IOC, BPCL, HPCL in talks to raise ₹5,500 crore by securitising licence fee

Indian Oil, Bharat Petroleum and Hindustan Petroleum are discussing plans to raise ₹5,500 crore by securitising the licence fee they get from their petrol pump dealers as part of the government’s push for asset monetisation by state companies, according to multiple people familiar with the matter. Top company executives at three state-run refiners have discussed the monetisation plan with officials at Niti Aayog and the petroleum and finance ministries for months, they said. Indian Oil is targeting to raise ₹2,500 crore while BPCL and HPCL are aiming for ₹1,500 crore each by securitising the licence fee for three years and selling the securities to banks or other buyers, according to the companies’ plans. The licence fee is linked to the volume of petrol and diesel sold at a pump and is settled between a dealer and the company each fortnight or month. The licence fee for diesel and petrol varies from ₹ 128 per kilolitre to ₹369 per kilolitre based on the location of the petrol pump. A goods and services tax (GST) of 18-28% also applies to the licence fee. Indian Oil, BPCL and HPCL didn’t respond to ET’s request for comment for the story.
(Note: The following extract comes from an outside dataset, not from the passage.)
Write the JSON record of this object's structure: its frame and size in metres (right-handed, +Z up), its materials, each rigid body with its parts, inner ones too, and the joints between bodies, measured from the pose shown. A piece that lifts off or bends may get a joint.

A source close to Indian Oil, who didn’t want to be named, said the idea of monetising licence fees was first discussed last year when fuel retailers were making losses following a spike in international fuel prices and were looking to raise cash through innovative means. While the plan to monetise licence fees is on the table, the urgency to execute it has reduced as companies now flush with cash due to record-high profits in the first half of the current fiscal year, the person said. Compared to Indian Oil, BPCL and HPCL appear keener on the plan to monetise licence fees, another person with knowledge of the matter said. The government has been pushing state-run oil companies for years to monetise their assets to raise resources that can be deployed in new projects. Three years ago, the government had drawn up a plan, which expected state oil and gas companies to transfer some of their pipelines to InvITs and sell minority stakes in those to raise Rs 17,000 crore. The plan didn’t take off as the companies said they could raise capital from lenders at a much lower cost than the return they may have to offer to InvIT investors.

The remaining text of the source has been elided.